Oleh karena itu politik berjalan dimulai pada relasi yang paling terkecil. Misalnya, anak kecil punya agenda untuk minta permen kepada orangtuanya. Cara yang ditempuh adalah membujuk atau merajuk. Sama seperti pasangan terhadap kekasihnya. Dengan kata lain bentuk dasar semacam itu sudah dipelajari sebagai upaya untuk melakukan negosiasi. Nggak heran kalo antar negara kayak gitu disebut bagian dari diplomasi. Mulai dari melakukan kerjasama, intervensi, konflik, perundingan, dan sebagainya adalah dinamika politik. Apalagi dalam skala terkecil. Emangnya minta permen bisa langsung dapat? Selain itu politik juga adalah cermin dari keputusan dan aktivitas sehari-hari. Mulai dari pilih baju dan warna apa yang mau digunakan hari ini, hingga pulang ke rumah mau lewat mana adalah tindakan politik. Lagi-lagi, apakah ada bentuk spontan dalam kegiatan semacam itu? Nggak ada. Sudah pasti penuh perhitungan. Pilih warna baju karena mood atau mau bikin impresi tertentu, adalah bagian dari strategi. Mau pulang lewat mana dengan memperhitungkan kemacetan, efisiensi bahan bakar serta waktu adalah juga strategi. Maka lumrah jika manusia adalah binatang politik. Mau bilang benci atau tidak berpolitik sekalipun, itu juga adalah keputusan politik.

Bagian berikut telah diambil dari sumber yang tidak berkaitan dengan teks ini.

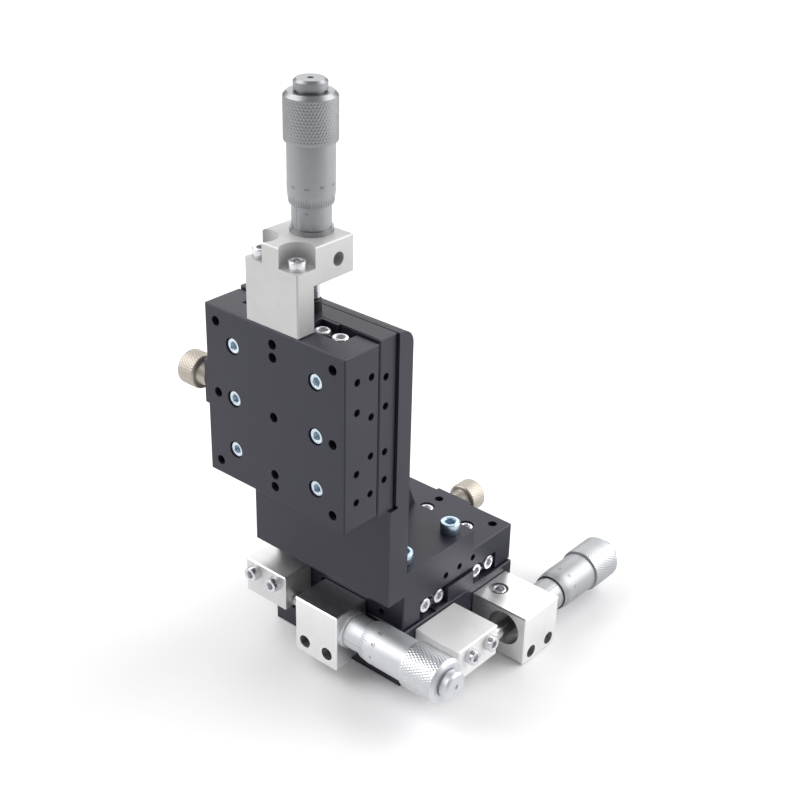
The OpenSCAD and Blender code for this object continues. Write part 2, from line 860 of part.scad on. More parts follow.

Dengan kata lain, tiada hari tanpa berpolitik. Hanya saja, apakah tujuan yang mau dicapai itu semata demi keuntungan pribadi ataukah kepentingan lain yang lebih besar? Banyak orang yang kemudian melihat politik hanyalah pengalihan tanggungjawab, kelicikan atau sekedar meraup profit. Tindakan seperti itu jelas keliru dan tidak etis. Sama halnya seperti disuruh orang tua, bawaannya ngeles ada aja. Tidak melakukan apapun sehingga berakibat kepada inefesiensi tindakan serta tujuan terbengkalai. Begitu udah gede, jadi politisi dan wakil rakyat, tindak korupsi serta penyelewengan jabatan juga jadi lumrah. Itu perkara mental yang tumbuh karena terbiasa apa-apa maunya instan. Kuasa yang kemudian muncul diharapkan menjadi berlipat ganda tanpa bisa diganggu gugat. padahal politik juga perlu pengawasan agar secara etis tetap berada pada jalurnya yakni kepentingan orang banyak. Kok bisa gitu? Wajar saja, sebab budaya instan itu nggak cuma soal merebus mi. Seorang politisi, idealnya tau persis apa yang dirasakan dan menjadi kebutuhan komunitas tempat ia tinggal sebagai basis suara. Dengan turun setiap hari, mengenal orang-orang yang ada maka ia punya tanggungjawab moral dalam berpolitik. Tapi kebanyakan kan nggak gitu. Besar gegara media sosial, dukungan finansial, relasi keluarga, nggak pernah paham permasalahan di daerah pemilihan, tapi bisa terpilih. Hebat kan?
"The human being is in the most literal sense a political animal, not merely a gregarious animal, but an animal which can individuate itself only in the midst of society." ~Karl Marx
Oleh karena itu, berpolitik adalah kemampuan yang harus diasah dan dikembangkan sejak dini. Mau membujuk atau merajuk kepada emak bapak, kepada pacar, pasangan, bahkan relasi asimetris lain haruslah bisa licin dan menguntungkan semua pihak meski situ dapet porsi yang paling besar. Masih banyak orang yang kemudian cuma mengandalkan ego, dikit-dikit ngambeg nggak jelas juntrungannya, tapi maunya tetap disuka banyak orang. Dikit-dikit merasa dirinya populer padahal kenal orang aja juga lebih banyak klaim ketimbang membangun relasi sungguhan. Dikit-dikit merasa bisa segala, tapi hampir semua yang dikerjakan boncos. Terus gimana mau disebut binatang politik? Ada juga binatang doang. Masuk bonbin dong kalo gitu.